Patiño-Echeverri notes that a lot of the Morrow Pacific Project remains pretty vague (even before this week's permit denial), and deeper probes into all the other stuff, like fracking wastewater issues, habitat destruction, water and land use issues, might negate some more of that 21 percent. "It's important to note that this is just one scenario. The export of coal to different markets, under different conditions, might yield very different results," she said. There is nothing in the global energy market, after all, to guarantee that Morrow Pacific coal goes to cleaner coal facilities rather than any number of myriad alternatives in Asia. Like anything else, it will likely follow money, not emissions.

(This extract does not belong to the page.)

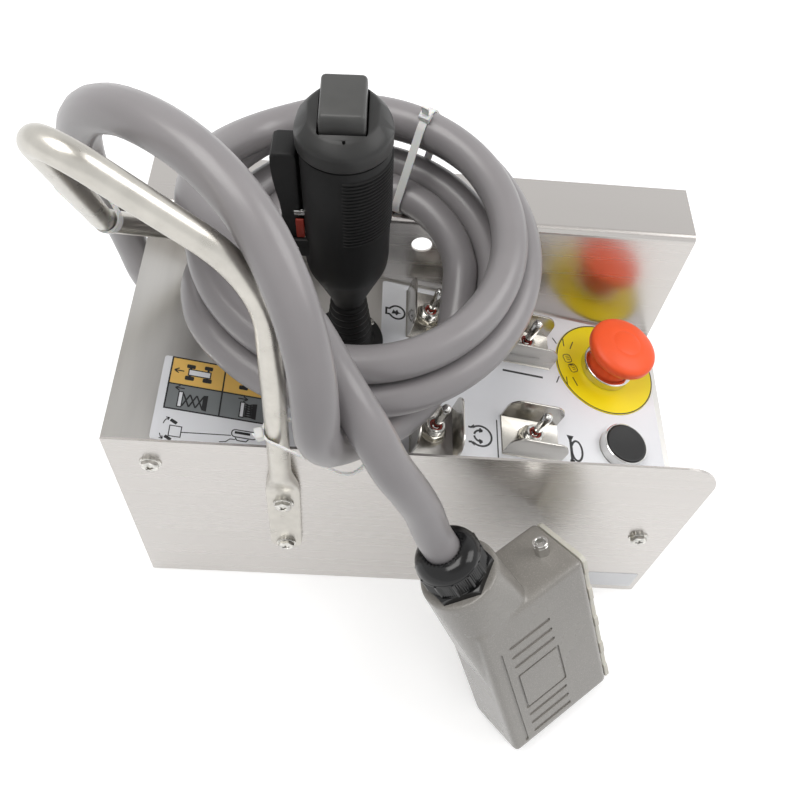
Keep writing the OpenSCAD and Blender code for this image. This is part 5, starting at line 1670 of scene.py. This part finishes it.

"Our work does not provide a carte blanche for all energy export projects," she said, "but it does give us a framework for comparing their impacts and making smarter economic and environmental policy decisions."

Finally, we might take a step back. The 21 percent reduction is based on the development of a fairly extreme new coal export scheme allowing the far-cheaper, far-faster pipelining of really the dirtiest power source from mid-America across the Pacific. In a sense, that's not just facilitating coal-centric energy development, but sanctioning it. The difference is somewhat blurry, but real. It suggests that 21 percent is good enough, or the best that we can do, when we all know it's not.

"Clean coal" should be part of a transition beyond coal, and not a further entrenchment of the very thing that brought us to global warming crisis itself.